Syntax Of Propositional Calculus
Introduction: A proposition is a sentence, written in a language, that has a truth value (i.e., it is true or false) in a world. A proposition is built from atomic propositions using logical connectives.
An atomic proposition, or just an atom, is a symbol (page 114) that starts with a lower-case letter. Intuitively, an atom is something that is true or false. For example, ai is fun, lit l1, live outside, and sunny can all be atoms. In terms of the algebraic variables of the preceding chapter, an atom can be seen as a statement that a variable has a particular value or that the value is in a set of values.

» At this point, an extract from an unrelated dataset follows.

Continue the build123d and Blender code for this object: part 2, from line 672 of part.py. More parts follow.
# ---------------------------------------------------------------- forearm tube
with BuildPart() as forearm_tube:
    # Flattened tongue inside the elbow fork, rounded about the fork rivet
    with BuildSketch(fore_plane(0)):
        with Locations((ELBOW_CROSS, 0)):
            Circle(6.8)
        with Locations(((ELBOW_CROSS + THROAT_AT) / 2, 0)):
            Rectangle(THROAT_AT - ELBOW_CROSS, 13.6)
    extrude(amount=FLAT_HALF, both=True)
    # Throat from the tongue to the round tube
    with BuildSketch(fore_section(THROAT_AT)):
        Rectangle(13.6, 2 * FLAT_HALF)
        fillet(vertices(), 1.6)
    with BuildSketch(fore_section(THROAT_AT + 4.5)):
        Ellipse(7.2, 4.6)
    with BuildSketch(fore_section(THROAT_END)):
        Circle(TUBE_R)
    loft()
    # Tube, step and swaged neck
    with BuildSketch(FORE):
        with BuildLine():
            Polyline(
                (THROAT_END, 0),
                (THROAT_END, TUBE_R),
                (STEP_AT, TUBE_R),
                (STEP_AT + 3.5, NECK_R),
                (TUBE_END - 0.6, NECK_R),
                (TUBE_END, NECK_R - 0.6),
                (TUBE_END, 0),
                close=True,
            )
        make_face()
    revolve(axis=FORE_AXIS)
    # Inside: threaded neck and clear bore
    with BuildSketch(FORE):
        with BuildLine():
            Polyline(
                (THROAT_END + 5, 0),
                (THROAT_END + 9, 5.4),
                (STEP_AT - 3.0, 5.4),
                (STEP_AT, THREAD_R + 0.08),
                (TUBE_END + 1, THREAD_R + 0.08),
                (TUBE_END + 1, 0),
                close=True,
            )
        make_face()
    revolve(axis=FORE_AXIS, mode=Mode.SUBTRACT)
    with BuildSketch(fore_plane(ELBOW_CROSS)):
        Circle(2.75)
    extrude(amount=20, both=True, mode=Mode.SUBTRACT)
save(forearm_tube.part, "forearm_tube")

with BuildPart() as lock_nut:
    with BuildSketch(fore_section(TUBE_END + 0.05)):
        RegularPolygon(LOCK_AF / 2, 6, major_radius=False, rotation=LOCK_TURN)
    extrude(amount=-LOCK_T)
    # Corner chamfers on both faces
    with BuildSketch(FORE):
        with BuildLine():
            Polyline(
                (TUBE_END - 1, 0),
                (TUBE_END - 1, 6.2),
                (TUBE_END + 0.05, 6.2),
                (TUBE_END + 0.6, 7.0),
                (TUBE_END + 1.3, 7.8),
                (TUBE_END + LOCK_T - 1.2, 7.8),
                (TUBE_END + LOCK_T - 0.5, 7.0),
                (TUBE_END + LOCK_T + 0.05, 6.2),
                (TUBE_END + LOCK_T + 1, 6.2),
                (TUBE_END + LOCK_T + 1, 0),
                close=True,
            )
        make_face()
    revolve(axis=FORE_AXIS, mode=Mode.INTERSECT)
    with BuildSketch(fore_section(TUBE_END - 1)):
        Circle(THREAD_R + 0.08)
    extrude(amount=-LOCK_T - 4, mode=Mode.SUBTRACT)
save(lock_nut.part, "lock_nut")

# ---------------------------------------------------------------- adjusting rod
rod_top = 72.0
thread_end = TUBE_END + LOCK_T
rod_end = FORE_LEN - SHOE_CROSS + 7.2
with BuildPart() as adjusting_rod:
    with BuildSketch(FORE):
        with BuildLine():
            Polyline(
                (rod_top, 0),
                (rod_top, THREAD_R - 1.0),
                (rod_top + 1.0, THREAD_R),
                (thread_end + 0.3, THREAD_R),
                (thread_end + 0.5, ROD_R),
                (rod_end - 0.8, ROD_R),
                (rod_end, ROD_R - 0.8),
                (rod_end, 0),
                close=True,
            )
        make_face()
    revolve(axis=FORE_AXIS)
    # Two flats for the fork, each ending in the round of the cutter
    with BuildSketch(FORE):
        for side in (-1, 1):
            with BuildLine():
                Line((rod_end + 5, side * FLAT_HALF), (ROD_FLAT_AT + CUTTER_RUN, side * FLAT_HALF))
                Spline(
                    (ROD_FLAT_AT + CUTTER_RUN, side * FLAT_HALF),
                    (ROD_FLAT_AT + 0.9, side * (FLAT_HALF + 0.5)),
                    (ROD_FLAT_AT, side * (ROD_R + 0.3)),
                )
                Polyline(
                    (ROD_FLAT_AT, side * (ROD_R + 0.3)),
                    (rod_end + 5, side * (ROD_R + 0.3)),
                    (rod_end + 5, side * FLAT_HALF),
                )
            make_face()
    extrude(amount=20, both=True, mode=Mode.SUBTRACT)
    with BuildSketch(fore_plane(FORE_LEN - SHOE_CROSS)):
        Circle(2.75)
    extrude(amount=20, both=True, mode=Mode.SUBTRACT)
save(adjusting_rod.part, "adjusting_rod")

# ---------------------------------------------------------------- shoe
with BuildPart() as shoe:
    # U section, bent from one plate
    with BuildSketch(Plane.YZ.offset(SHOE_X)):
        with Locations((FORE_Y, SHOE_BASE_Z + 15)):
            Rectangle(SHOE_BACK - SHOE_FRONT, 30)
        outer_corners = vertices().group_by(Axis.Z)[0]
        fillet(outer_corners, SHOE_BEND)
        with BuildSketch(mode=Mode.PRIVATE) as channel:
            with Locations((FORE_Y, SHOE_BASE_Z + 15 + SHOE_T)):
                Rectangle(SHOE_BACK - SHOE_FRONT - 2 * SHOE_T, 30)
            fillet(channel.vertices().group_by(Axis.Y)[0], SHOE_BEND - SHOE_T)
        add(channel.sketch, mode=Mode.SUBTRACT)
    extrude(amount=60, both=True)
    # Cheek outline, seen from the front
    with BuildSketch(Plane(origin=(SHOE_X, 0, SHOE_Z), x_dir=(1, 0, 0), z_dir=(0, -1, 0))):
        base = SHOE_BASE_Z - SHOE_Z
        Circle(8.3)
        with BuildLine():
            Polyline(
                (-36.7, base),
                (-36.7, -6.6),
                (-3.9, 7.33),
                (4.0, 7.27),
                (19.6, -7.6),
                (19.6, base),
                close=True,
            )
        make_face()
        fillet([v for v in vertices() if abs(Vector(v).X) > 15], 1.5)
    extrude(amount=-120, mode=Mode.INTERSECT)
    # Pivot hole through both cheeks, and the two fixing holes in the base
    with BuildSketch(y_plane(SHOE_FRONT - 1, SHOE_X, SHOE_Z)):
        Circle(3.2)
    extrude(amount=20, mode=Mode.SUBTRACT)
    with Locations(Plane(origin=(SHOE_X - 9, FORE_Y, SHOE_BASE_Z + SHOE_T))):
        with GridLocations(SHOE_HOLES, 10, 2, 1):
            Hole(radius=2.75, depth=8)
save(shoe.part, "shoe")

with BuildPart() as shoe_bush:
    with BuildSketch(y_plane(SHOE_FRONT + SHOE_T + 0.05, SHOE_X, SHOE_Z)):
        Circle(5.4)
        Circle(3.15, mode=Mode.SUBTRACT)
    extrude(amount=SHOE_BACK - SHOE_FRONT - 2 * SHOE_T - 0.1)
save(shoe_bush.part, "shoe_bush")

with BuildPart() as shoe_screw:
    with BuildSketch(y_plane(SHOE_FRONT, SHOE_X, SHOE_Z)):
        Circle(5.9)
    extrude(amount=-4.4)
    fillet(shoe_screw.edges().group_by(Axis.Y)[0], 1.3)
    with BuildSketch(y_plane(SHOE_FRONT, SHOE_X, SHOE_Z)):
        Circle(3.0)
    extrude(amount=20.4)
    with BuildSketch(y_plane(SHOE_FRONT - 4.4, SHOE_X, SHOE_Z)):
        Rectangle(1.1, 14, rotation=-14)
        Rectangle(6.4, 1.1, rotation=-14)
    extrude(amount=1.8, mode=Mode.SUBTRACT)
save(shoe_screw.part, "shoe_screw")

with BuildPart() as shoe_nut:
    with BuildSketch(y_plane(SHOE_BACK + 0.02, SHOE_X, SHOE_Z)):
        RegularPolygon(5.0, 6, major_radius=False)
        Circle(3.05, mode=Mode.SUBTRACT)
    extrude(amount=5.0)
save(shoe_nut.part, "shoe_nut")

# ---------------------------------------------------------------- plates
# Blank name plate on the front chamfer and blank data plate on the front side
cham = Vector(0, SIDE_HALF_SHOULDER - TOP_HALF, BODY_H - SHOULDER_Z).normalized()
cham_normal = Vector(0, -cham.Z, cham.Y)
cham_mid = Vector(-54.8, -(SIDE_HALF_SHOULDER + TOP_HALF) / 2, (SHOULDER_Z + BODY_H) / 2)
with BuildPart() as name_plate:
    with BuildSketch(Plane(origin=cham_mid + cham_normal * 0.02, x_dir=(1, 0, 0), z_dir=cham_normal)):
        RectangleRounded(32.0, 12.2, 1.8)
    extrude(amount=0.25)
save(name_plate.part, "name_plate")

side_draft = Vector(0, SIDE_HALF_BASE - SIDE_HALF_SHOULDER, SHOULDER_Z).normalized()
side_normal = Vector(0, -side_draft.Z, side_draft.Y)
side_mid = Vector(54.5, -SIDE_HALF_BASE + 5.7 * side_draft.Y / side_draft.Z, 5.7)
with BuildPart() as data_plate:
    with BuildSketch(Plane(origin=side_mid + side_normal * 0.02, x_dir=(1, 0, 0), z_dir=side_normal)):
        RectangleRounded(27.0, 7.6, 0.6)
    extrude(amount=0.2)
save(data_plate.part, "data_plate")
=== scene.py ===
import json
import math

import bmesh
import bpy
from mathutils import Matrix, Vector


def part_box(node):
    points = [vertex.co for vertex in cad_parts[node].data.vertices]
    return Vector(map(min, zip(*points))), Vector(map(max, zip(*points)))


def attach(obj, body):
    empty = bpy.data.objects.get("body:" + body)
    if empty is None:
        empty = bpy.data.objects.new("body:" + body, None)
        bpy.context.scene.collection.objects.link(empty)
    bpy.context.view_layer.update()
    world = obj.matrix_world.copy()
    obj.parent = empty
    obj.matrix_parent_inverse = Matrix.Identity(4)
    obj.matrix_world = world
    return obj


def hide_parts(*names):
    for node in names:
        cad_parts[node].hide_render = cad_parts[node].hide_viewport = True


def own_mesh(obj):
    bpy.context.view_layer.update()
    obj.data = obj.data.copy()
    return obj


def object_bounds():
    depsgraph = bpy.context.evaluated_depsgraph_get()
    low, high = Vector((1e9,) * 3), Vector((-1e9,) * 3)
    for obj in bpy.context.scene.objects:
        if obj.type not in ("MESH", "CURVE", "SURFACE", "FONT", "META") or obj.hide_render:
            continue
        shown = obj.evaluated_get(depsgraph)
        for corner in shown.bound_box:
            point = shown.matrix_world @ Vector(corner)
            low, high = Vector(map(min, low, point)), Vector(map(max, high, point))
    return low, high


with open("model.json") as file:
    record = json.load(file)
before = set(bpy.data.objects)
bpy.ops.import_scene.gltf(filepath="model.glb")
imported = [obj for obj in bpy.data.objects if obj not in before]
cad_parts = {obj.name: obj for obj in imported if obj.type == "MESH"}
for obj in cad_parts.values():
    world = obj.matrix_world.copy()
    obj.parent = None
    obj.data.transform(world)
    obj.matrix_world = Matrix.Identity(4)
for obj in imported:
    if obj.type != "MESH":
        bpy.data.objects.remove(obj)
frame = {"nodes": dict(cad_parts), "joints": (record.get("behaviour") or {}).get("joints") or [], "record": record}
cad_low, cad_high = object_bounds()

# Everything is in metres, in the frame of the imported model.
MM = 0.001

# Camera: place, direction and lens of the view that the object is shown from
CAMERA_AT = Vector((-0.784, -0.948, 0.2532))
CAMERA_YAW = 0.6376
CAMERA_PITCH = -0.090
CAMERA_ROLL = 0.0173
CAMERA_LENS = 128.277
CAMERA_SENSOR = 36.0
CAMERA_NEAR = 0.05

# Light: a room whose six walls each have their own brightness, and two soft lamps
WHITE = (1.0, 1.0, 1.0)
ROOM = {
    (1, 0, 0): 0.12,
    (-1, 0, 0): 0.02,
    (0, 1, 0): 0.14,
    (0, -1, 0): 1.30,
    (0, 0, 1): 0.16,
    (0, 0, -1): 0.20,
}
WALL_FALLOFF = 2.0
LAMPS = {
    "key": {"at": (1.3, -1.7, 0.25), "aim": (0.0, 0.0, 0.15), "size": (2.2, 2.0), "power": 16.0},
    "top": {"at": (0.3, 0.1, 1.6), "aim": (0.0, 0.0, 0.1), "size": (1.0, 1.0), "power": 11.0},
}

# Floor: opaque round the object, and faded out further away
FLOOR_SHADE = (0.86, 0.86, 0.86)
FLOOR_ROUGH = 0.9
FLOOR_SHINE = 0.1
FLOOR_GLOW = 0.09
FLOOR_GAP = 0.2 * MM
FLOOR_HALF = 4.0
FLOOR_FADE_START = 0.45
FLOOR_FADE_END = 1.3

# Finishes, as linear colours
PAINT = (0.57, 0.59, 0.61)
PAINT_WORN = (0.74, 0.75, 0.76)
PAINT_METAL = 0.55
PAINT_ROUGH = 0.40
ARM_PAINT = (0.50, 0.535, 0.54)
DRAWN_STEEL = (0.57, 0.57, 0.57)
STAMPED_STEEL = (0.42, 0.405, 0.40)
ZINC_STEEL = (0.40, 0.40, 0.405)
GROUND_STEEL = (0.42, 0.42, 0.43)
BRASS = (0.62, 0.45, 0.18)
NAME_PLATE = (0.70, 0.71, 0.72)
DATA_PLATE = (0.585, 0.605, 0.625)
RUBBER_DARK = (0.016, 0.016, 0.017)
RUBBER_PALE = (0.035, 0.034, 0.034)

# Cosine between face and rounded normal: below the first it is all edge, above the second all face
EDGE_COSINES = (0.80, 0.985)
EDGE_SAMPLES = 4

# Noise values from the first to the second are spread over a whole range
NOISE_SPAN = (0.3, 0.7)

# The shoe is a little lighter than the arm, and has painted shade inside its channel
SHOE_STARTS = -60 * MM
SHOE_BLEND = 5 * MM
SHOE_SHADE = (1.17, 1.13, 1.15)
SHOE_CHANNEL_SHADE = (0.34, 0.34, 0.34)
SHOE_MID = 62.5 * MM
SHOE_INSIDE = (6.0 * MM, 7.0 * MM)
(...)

For example, the proposition classtimeAfter3 may mean ClassTime > 3, which is true when the variable ClassTime has value greater than 3 and is false otherwise. It is traditional in propositional calculus not to make the variable explicit and we follow that tradition. A direct connection exists to Boolean variables (page 113), which are variables with domain {true, false}. An assignment X = true is written as the proposition x, using the variable name, but in lower case. So the proposition happy can mean there exists a Boolean variable Happy, where happy means Happy = true. Propositions can be built from simpler propositions using logical connectives.
A proposition is either
- an atomic proposition or
- a compound proposition of the form
¬p (read “not p”)—the negation of p
p ∧ q (read “p and q”)—the conjunction of p and q
p ∨ q (read “p or q”)—the disjunction of p and q
p → q (read “p implies q”)—the implication of q from p
p ← q (read “p if q”)—the implication of p from q
p ↔ q (read “p if and only if q” or “p is equivalent to q”)
where p and q are propositions.
The precedence of the operators is in the order they are given above. That is, a compound proposition can be disambiguated by adding parentheses to
the subexpressions in the order the operations are defined above. Thus, for
example,
¬a ∨ b ∧ c → d∧¬e ∨ f
is an abbreviation for
((¬a) ∨ (b ∧ c)) → ((d ∧ (¬e)) ∨ f ).